After the meeting on June 29, Governor Jiri Rusnok had said that if the Czech National Bank (CNB)'s growth forecast was met, it could raise rates in the third quarter, and then again in 2018.
The Czech GDP rose by 3.0 percent year on year in the first quarter, surpassing the bank's forecast of 2.5 percent.
It would be the first rise in Czech borrowing costs in nearly a decade and the first in the region.
Interest rates around the world are at record lows but now a number of central banks are indicating possible rate hikes. The U.S. Federal Reserve raised has borrowing costs twice this year already.
The European Central Bank's asset-buying stimulus programme is expected to end later this year.
The CNB, which has held its benchmark rate at 0.05 percent since 2012, took its first policy tightening step in April when it abandoned a currency cap put in place three years prior to keep the crown weak.
At the June meeting, the central bank voted 6-0 to leave rates unchanged for now, its minutes, published on Tuesday, showed.

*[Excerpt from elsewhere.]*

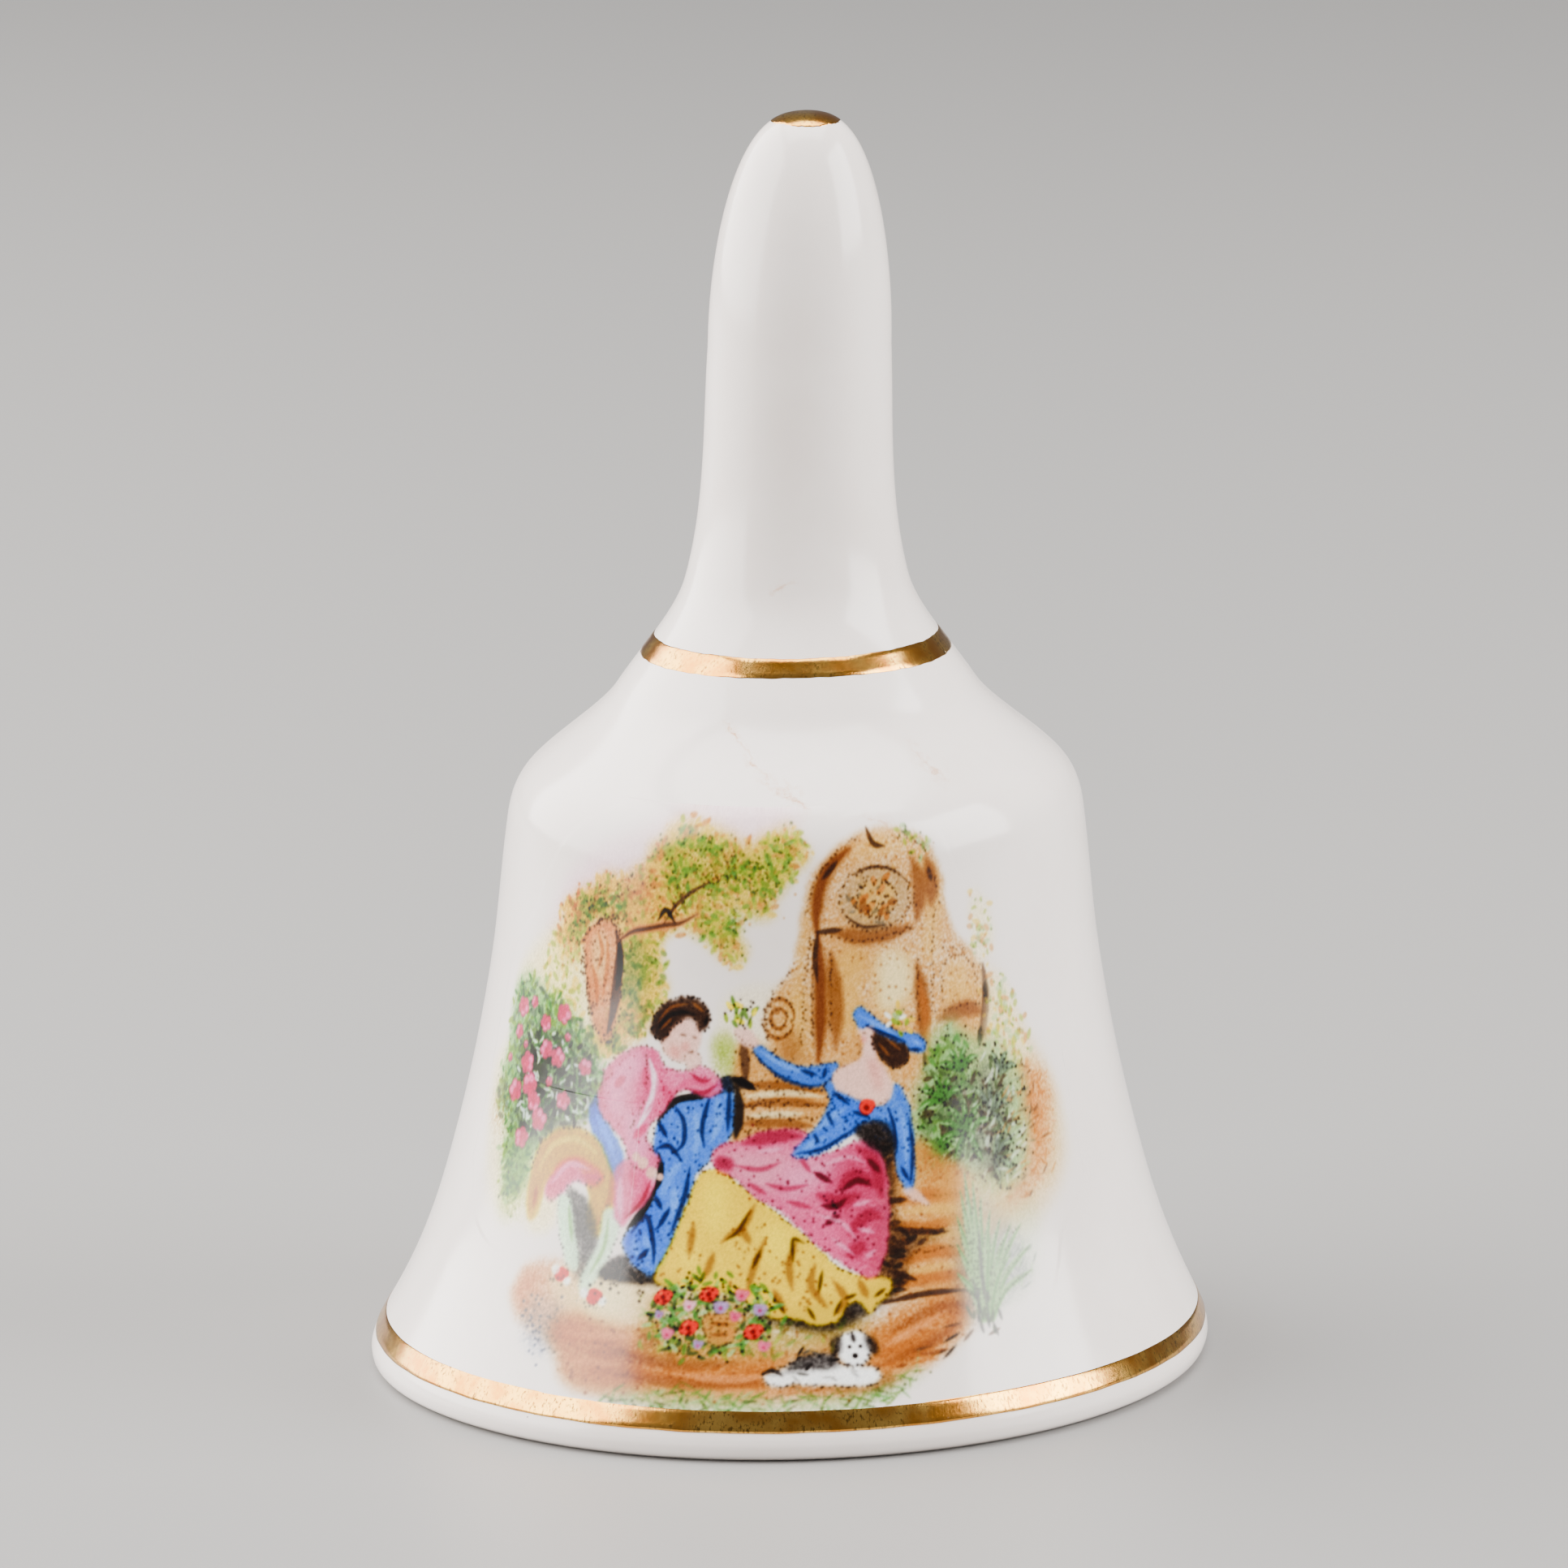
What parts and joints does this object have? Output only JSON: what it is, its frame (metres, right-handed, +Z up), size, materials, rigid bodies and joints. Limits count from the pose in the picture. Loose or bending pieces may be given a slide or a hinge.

"The opinion was expressed that before raising interest rates, there was a need to be sure that the inflation pressures arising from the domestic economy were robust enough to outweigh any anti-inflationary shocks stemming from abroad," the minutes said.
Inflation accelerated to 2.4 percent in May from 2.0 percent in April, moving into the upper half of the central bank's target band of 1-3 percent.
The bank is also contending with a hot mortgage loan market and rising housing prices and has put higher capital buffer requirements on banks in order to calm the markets down. It is also seeking new legislative powers to deal with this.
The crown was 0.2 percent weaker on the day, trading at 26.146 at 0819 GMT, off a post-cap high of 26.048.
However, some saw the minutes as showing a weakening in the bank's intention to raise borrowing costs.
"The minutes sent a less clear signal regarding rate hikes than the news conference," ING's chief economist Jakub Seidler said in a note.
A hike in the third quarter would come sooner than expected by analysts in a Reuters poll, in which eight out of 14 respondents saw such move in the last quarter of 2017.